[Structured object records]

>>

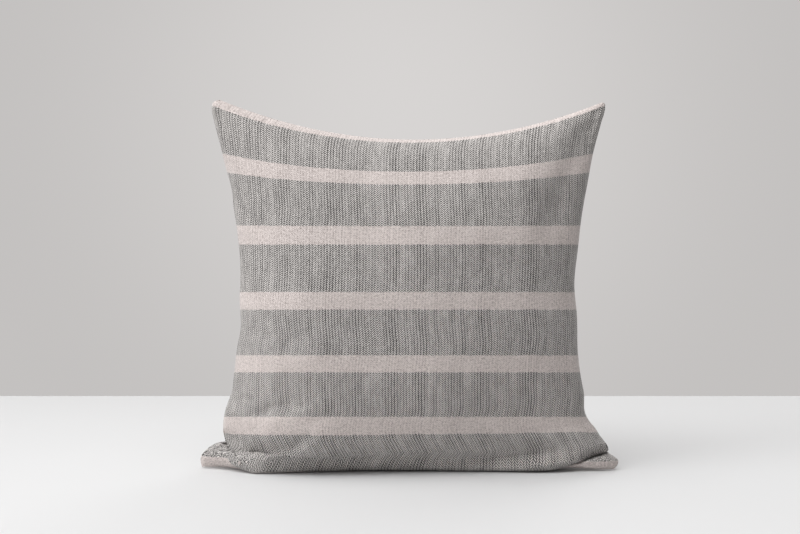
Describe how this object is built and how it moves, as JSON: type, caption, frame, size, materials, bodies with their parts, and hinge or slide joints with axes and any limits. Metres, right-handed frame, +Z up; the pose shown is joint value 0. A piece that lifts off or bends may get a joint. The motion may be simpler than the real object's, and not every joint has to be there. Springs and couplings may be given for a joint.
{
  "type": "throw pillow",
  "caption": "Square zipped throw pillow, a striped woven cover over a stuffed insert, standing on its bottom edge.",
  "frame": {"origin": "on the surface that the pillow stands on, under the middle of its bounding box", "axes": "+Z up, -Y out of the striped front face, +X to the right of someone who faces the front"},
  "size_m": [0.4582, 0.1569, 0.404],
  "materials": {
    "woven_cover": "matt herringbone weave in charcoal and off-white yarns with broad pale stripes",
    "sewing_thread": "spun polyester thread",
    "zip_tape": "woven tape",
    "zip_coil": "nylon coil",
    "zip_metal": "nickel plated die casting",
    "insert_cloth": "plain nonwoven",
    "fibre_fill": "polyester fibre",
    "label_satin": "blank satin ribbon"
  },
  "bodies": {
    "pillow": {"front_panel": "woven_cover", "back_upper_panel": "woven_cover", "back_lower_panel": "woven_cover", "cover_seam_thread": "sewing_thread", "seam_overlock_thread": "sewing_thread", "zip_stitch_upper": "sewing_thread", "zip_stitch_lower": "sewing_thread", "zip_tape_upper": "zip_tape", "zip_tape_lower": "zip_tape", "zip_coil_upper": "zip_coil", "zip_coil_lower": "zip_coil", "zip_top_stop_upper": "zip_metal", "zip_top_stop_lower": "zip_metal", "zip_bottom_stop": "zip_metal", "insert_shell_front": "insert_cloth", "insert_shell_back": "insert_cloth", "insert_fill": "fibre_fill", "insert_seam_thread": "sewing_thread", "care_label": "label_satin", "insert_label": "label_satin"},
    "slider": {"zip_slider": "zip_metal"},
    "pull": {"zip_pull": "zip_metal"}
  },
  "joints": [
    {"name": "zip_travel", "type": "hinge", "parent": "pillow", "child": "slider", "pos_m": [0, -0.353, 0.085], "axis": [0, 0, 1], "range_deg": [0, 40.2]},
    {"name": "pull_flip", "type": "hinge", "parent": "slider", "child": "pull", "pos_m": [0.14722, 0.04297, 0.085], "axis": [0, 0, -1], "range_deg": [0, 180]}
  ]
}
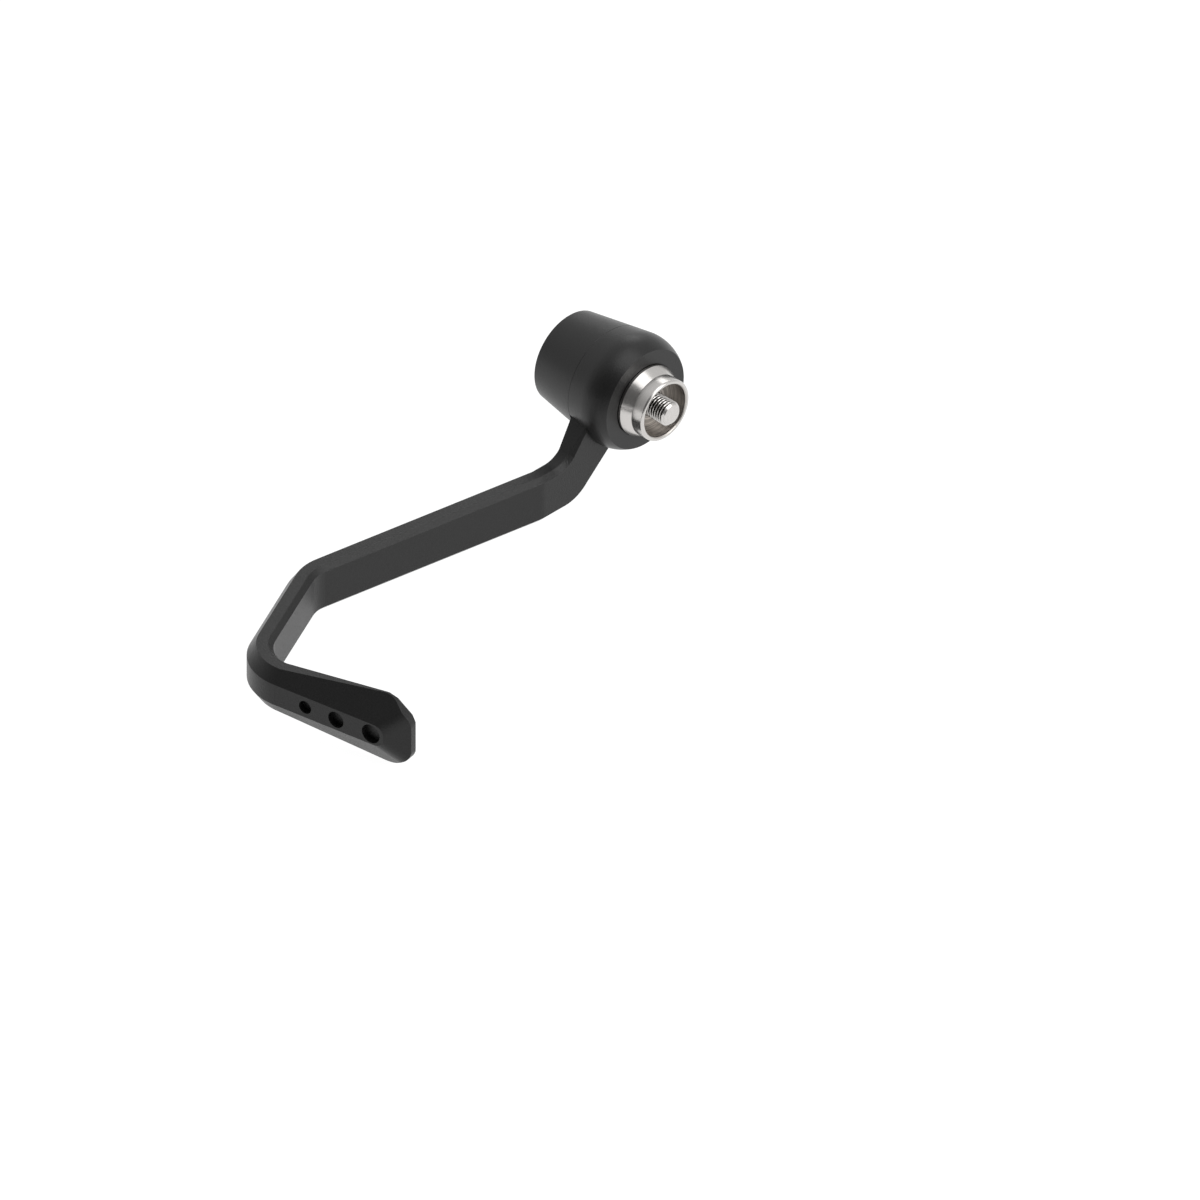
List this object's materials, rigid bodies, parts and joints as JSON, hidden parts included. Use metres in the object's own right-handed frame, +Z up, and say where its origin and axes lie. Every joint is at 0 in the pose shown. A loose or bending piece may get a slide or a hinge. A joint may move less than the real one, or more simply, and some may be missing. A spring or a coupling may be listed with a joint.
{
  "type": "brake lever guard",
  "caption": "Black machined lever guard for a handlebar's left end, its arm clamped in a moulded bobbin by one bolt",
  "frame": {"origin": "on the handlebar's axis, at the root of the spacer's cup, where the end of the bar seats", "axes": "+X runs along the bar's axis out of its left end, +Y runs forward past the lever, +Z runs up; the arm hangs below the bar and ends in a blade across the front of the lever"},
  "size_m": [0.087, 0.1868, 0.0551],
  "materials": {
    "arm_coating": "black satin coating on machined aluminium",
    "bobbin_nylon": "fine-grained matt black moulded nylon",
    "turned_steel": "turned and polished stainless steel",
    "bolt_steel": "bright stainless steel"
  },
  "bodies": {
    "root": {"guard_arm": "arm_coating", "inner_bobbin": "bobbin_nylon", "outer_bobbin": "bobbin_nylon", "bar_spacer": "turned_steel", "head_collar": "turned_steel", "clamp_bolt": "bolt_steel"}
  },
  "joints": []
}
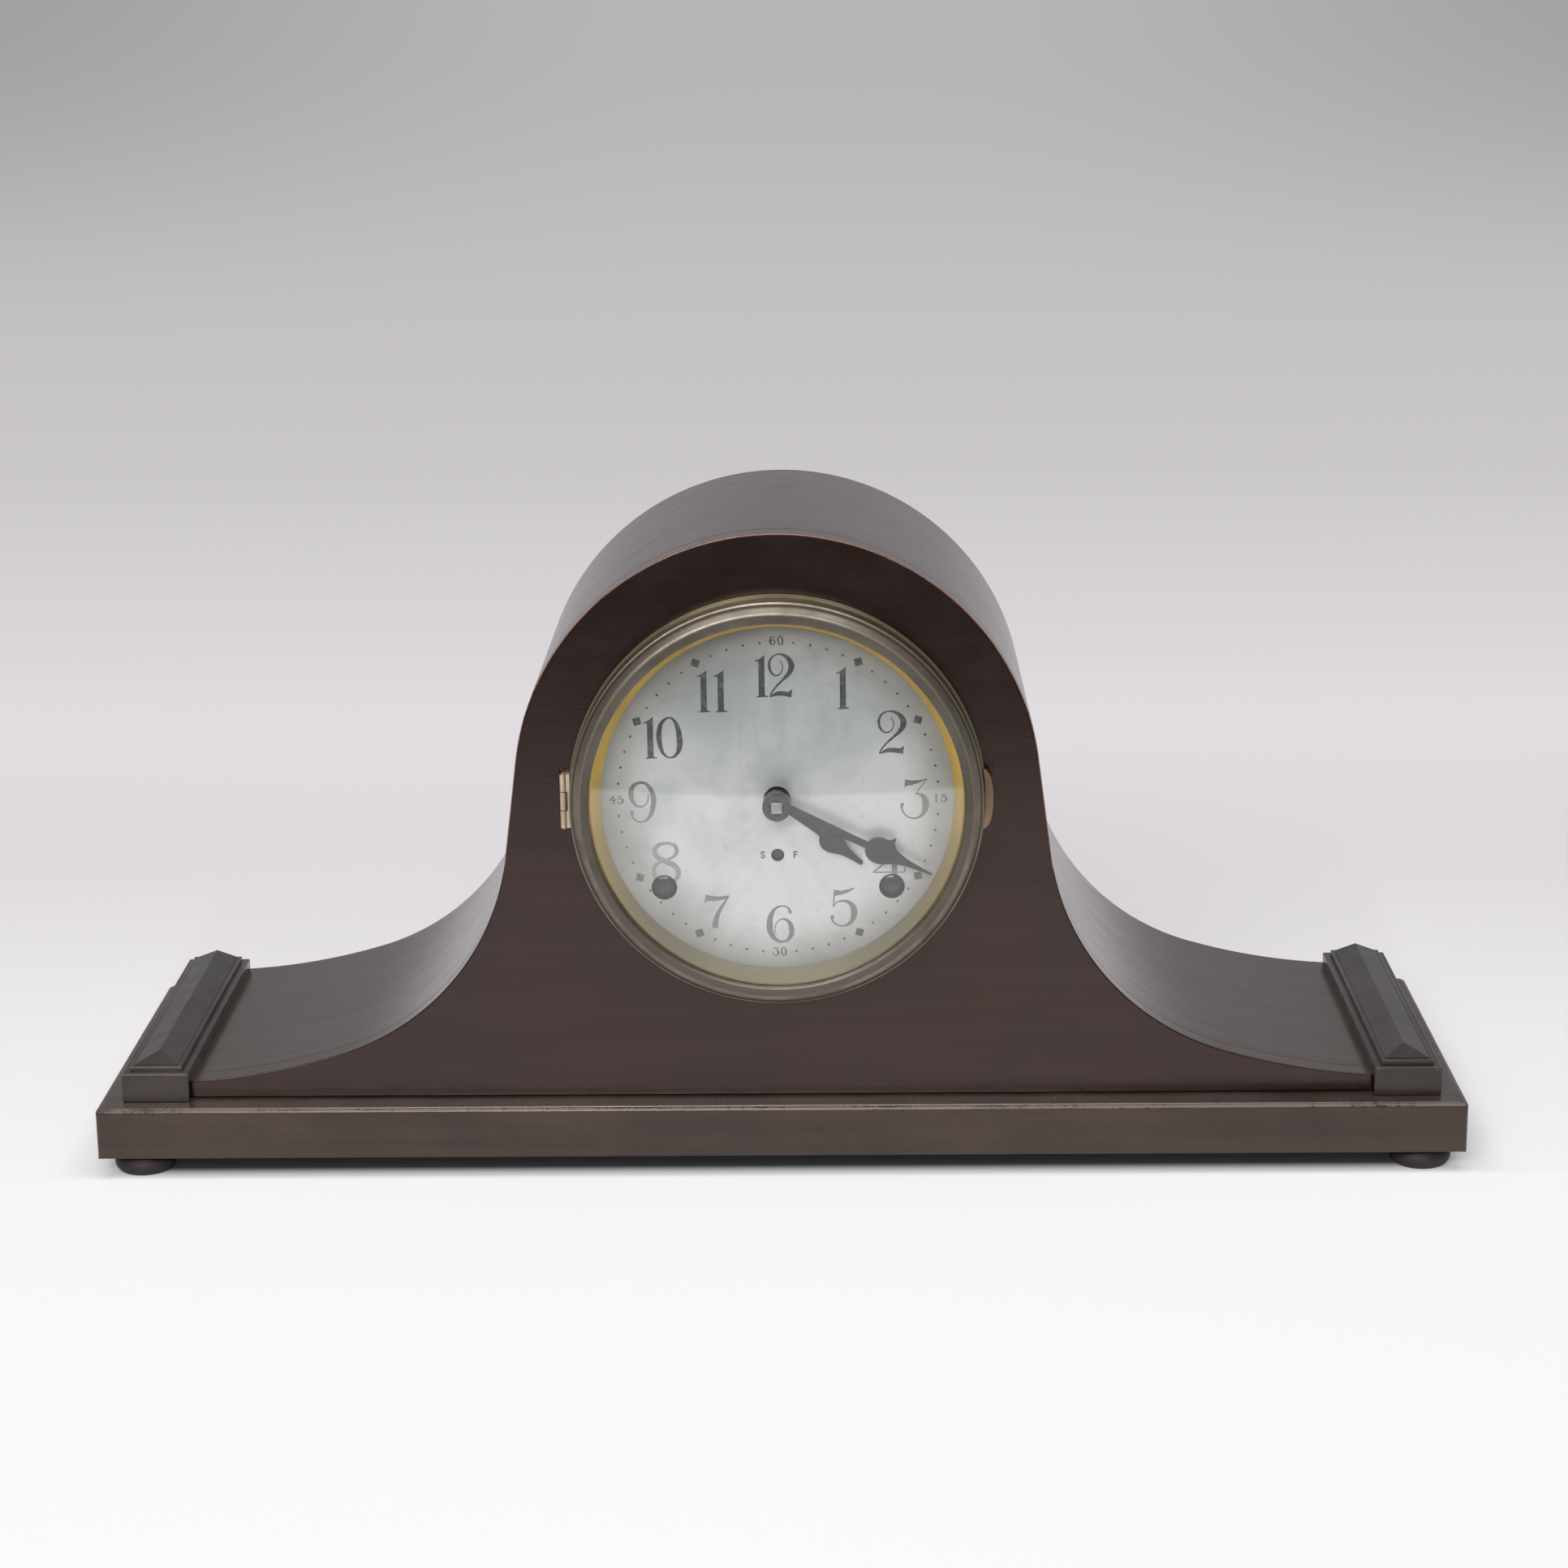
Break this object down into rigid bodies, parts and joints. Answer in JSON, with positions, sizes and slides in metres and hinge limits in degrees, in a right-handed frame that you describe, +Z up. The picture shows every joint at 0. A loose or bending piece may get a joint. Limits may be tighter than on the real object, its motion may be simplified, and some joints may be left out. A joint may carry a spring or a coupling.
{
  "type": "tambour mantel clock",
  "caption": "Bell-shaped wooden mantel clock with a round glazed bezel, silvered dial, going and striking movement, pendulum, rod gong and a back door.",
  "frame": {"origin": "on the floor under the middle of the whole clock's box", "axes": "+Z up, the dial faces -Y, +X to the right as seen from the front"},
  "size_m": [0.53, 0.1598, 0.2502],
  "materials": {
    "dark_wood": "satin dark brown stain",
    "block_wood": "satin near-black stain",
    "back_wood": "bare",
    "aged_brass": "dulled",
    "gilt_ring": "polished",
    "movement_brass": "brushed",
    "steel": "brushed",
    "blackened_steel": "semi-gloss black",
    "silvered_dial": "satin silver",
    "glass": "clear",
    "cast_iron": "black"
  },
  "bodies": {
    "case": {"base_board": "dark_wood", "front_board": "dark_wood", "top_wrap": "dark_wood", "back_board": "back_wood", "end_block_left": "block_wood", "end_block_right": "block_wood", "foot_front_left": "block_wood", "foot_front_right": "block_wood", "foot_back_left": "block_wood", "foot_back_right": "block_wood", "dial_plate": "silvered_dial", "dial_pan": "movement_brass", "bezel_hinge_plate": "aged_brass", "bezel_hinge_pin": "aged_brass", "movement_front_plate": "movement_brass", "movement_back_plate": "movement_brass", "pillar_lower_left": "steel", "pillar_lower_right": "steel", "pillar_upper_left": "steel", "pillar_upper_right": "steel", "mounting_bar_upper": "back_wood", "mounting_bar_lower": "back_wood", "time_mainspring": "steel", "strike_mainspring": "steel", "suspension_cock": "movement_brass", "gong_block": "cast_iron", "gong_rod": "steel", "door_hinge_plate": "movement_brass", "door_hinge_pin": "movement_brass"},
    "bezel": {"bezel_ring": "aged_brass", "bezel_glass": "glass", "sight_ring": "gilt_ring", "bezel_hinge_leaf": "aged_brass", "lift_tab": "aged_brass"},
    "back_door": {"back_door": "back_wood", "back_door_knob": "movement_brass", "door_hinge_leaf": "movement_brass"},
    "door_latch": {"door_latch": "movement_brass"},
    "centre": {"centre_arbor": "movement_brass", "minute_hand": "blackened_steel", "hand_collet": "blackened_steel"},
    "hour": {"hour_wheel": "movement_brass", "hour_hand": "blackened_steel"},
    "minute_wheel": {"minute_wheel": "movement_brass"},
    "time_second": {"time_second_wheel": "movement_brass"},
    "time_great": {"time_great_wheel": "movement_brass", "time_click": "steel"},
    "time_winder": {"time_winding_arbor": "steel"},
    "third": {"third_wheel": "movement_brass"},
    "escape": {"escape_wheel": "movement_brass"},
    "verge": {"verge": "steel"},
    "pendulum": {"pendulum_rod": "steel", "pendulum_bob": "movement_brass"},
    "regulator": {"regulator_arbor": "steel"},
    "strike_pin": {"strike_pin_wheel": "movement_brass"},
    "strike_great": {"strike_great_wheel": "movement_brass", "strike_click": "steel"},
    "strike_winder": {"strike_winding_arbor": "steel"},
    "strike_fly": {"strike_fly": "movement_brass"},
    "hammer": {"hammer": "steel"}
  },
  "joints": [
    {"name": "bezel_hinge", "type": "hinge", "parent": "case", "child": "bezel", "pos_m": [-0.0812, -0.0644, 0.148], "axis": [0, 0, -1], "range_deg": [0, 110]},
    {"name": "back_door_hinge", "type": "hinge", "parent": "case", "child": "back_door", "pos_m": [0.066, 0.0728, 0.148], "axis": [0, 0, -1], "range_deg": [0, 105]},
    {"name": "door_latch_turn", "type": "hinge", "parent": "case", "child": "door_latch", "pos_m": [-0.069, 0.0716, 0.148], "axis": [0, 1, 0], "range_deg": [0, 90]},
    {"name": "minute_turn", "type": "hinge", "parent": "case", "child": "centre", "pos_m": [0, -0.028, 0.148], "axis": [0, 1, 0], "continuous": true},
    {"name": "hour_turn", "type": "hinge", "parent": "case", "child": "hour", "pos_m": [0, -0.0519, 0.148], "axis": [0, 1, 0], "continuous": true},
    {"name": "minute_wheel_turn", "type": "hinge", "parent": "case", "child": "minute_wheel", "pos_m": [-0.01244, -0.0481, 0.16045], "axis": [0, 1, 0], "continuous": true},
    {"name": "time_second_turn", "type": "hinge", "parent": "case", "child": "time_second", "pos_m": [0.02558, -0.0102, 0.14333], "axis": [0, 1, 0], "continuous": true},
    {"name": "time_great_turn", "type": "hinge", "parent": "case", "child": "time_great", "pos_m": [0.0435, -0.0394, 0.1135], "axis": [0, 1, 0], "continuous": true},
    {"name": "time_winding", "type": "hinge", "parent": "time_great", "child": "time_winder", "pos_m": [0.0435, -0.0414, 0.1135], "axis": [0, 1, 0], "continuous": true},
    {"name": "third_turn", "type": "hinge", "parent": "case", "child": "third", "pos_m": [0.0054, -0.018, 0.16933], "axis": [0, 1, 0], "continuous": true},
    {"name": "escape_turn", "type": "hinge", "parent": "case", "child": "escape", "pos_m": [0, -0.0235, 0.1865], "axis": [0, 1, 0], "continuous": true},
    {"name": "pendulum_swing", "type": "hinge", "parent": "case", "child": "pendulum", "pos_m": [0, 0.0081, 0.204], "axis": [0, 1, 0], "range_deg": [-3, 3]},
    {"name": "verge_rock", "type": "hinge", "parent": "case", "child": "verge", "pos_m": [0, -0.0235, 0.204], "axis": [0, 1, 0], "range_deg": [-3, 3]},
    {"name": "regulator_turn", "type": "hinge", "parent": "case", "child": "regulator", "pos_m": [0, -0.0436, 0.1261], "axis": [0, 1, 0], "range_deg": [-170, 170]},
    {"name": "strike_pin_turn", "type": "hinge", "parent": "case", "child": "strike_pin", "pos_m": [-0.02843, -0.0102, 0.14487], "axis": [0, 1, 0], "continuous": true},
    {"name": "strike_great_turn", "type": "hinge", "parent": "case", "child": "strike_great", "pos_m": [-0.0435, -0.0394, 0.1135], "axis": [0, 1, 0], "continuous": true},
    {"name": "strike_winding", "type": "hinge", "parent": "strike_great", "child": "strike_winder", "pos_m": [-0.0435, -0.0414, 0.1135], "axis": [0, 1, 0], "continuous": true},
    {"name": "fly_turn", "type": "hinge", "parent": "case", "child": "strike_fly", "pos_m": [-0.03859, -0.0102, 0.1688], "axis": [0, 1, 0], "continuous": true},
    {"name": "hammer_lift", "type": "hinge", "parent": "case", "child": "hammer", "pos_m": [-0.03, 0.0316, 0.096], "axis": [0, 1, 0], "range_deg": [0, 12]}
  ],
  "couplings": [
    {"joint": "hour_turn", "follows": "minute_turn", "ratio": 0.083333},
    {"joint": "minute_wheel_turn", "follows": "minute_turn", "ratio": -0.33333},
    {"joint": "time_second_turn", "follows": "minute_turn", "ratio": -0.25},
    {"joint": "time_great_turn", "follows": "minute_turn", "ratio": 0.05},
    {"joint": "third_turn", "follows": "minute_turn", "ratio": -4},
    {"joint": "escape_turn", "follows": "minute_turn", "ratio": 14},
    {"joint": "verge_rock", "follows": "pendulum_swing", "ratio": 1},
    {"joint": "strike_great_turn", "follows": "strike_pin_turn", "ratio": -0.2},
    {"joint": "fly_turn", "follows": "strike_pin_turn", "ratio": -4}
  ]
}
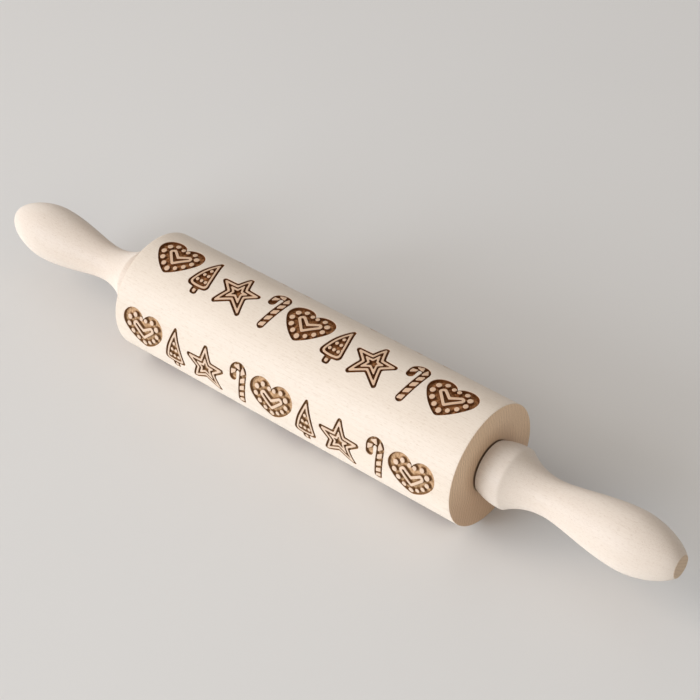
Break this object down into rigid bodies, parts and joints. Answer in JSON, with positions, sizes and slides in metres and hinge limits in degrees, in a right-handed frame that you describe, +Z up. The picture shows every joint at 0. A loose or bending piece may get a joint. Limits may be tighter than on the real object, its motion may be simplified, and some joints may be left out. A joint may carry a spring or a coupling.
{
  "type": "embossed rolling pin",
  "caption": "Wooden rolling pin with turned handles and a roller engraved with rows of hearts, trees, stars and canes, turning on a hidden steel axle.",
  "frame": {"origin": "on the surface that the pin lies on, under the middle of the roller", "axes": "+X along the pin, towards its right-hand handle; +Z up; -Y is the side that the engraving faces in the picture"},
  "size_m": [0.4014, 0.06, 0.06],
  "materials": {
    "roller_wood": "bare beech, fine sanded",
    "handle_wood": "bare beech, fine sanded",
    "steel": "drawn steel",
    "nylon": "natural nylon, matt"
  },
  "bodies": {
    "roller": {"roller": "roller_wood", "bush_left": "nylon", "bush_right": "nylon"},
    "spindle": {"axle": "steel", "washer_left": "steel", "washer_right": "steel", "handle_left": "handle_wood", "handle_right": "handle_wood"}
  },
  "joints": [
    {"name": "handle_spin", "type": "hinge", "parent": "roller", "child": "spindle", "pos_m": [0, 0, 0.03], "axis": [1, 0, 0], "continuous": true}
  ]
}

<<

Filter the records above and return every line that holds the word "hidden".

List this object's materials, rigid bodies, parts and joints as JSON, hidden parts included. Use metres in the object's own right-handed frame, +Z up, and say where its origin and axes lie. Every joint is at 0 in the pose shown. A loose or bending piece may get a slide or a hinge. A joint may move less than the real one, or more simply, and some may be missing. A spring or a coupling may be listed with a joint.
  "caption": "Wooden rolling pin with turned handles and a roller engraved with rows of hearts, trees, stars and canes, turning on a hidden steel axle.",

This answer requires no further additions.